You could not make it up. In the middle of a major international crisis, Obama and Biden are running round the White House like Batman and aged Robin because Mishy wants them to; I watched that on the British news and heard the sound of Mrs Thatcher whirring in her grave. It has come to this. Obama’s speech was the wettest, most pathetic, least convincing warning since ever; ‘red lines’? Don’t make me laugh. America and the ‘West’ have zero credibility in Moscow. Putin knows what he wants and is getting it; Obama can, literally, jog on.

The one person in all of this who can feel happy is Jimmy Carter. Hithertofore the most useless American President of modern times in the international sphere, he rises to second to bottom, with the great Chicago social organiser now firmly anchored in the bottom position; not even Clinton would have been this bad.

You might, rightly, ask what could the US and the West do? But that misses the point of deterrence. Whilst the Russians respected us, they feared us, and even if there was a limit to what we could do, the Russians weren’t eager to see what that was; now they laugh at the USA and really don’t care. Obama will make another speech – like the one he did about ‘red lines’ and Syria – and Putin will need help to stop laughing.

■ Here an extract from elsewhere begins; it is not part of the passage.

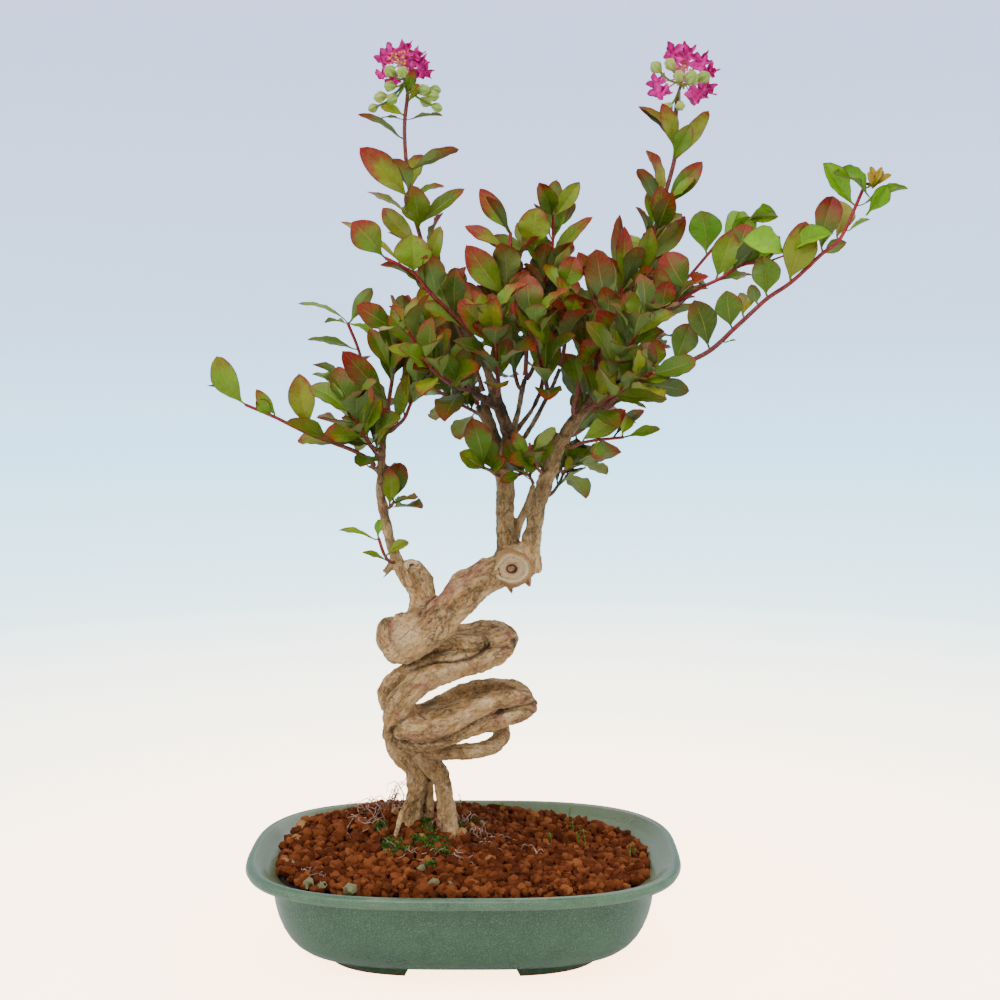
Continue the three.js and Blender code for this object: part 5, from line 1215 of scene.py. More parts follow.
sprouts = []
for x, y, tall in SEEDLINGS:
    foot = np.array([x, y, soil_height(x, y) + 1.5])
    top = foot + [draw.gauss(0, 1), draw.gauss(0, 1), tall]
    stalk = strand("seedling_stalk", [(*foot, 0.3), (*((foot + top) / 2 + 0.4), 0.26),
                                      (*top, 0.22)], 1)
    sprouts.append((*taken(stalk), 0.9))
    for level in (1.0, 0.72, 0.5):
        shape, faces = draw.choice(tufts)
        spot = np.array(at(*(foot + (top - foot) * level)))
        flat = np.array([1, 1, 0.45]) * draw.uniform(2.2, 3.4) * level * MM
        sprouts.append((shape * flat + spot, faces, draw.uniform(0.6, 0.95)))
sprouts = mesh_of("seedlings", sprouts, ["tint"])
rest_on(sprouts, green)


# Leafy shoots
# Slender woody twigs that redden towards their ends, with paired oval leaves on very short stalks:
# the old ones olive green with crimson and orange tips, the young ones lime. Each leaf grows where
# it does in its node of the frame, and points, arches and folds as it does there.
# The blades as the nodes have them, to read them back: thickness, rows and shape
SHEET = 0.76
LEAF_ROWS_AT = (0.34, 0.72)
STALK_END = 0.1
OFF_STEM = 1.2
WAVES = 9.4
BLADE_TAPER = 1.2
BLADE_ROUND = 0.75
# The blades as they are grown here
BLADE_COLUMNS = 10
BLADE_LENGTHS = 15
BLADE_THICK = 0.34
STALK_HALF = 0.55
MERGE = 2e-5
# How red and how young the leaves of a shoot are, from 0 to 1
TONES = {
    "far_left": (0.4, 0.1), "up_left": (0.5, 0.1), "mid_left": (0.6, 0.1),
    "thin_left": (0.3, 0.3), "right_of_left": (0.4, 0.2), "front_left": (0.5, 0.1),
    "back_left": (0.4, 0.1), "basal": (0.3, 0.4), "bend_left": (0.5, 0.1),
    "flower_left": (0.6, 0.05), "centre_top": (0.9, 0.1), "centre_mid": (0.7, 0.1),
    "centre_back": (0.6, 0.1), "centre_right": (0.8, 0.1), "centre_front": (0.6, 0.1),
    "mid_front": (0.7, 0.1), "right_inner": (0.95, 0.1), "right_upper": (0.95, 0.1),
    "right_red": (0.85, 0.1), "right_side": (0.6, 1.0), "right_far": (0.6, 1.0),
    "flower_right": (0.55, 0.1), "low_right": (0.5, 0.2), "under_right": (0.4, 0.1),
    "right_tuft": (0.8, 0.1), "back_right": (0.5, 0.1), "inner_left": (0.5, 0.1),
}
TONE_ELSE = (0.45, 0.1)


def pairs_of(corners):
    """Corners of the upper and lower skin that lie a blade's thickness apart."""
    found = []
    left = list(corners)
    while left:
        one = left.pop()
        mate = [v for v in left if abs((v.co - one.co).length - MM * SHEET) < MERGE]
        if mate:
            left.remove(mate[0])
            found.append((one, mate[0]))
    return found


def beyond(corners, known):
    """The corners next to these that aren't known yet."""
    return {e.other_vert(v) for v in corners for e in v.link_edges} - known


def shape_at(length):
    """The share of the full half width that a node's blade has at a share of its length."""
    u = max(0.0, (length - STALK_END) / (1 - STALK_END))
    return max(0.0, math.sin(math.pi * u ** BLADE_TAPER)) ** BLADE_ROUND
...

Once you lose respect, you don’t get it back. As long as Obama is in the white House, Putin knows he can do what he likes. Unlike the great Chicago social organiser, Putin is a man of power, not rhetoric. He knows what he wants, he knows how to get it, and he knows that America poses zero danger to that. The US ambassador to the UN, Samantha Power(less) can say to Putin that ‘actions speak louder than words’, but that one cuts both ways – the US does not act, and that says everything.

Throughout the Cold War one could have said that it was unlikely that the USA and NATO would have been able to wage a real war against the Soviets; would they really have nuked the Russians? That, in a way, is the point – no one, including the Soviets, knew. What they did know was that Harry Truman had nuked the Japanese, and that was all they needed to know; who is going to run the risk that the other side is not bluffing?

Obama has made the classic liberal mistake; he has assumed that words without swords mean something; Hobbes was right – covenants without swords are mere words. Putin is afraid of power, not words. If words were actions, Obama would be the best President ever; as they aren’t, he’s just the best President the liberals have – a legend in his own lunch-hour. But does he then have to put on a stunt running round the White House?

Can anyone imagine Thatcher and Reagan being filmed running round the White House at the behest of their spouses in this sort of situation? If there ever was an image which summed up the sheer useless, media-focussed, let’s everyone feel pink, warm and fuzzy ‘cos that’s cool, tone of the Obama White House, this is it.

In early 1943 Stalin is said to have commented, when Churchill and Roosevelt refused to go for a second front in Europe, that he would send some Polish women to invade Italy, as they, at least knew how to fight. But for all his scorn, he didn’t, because he knew he needed the fire-power America packed. How the mighty have fallen.

From now until the next Presidential election, the rulers of the Axis of Evil can relax – Obama is on watch, so whatever they want to do, they can.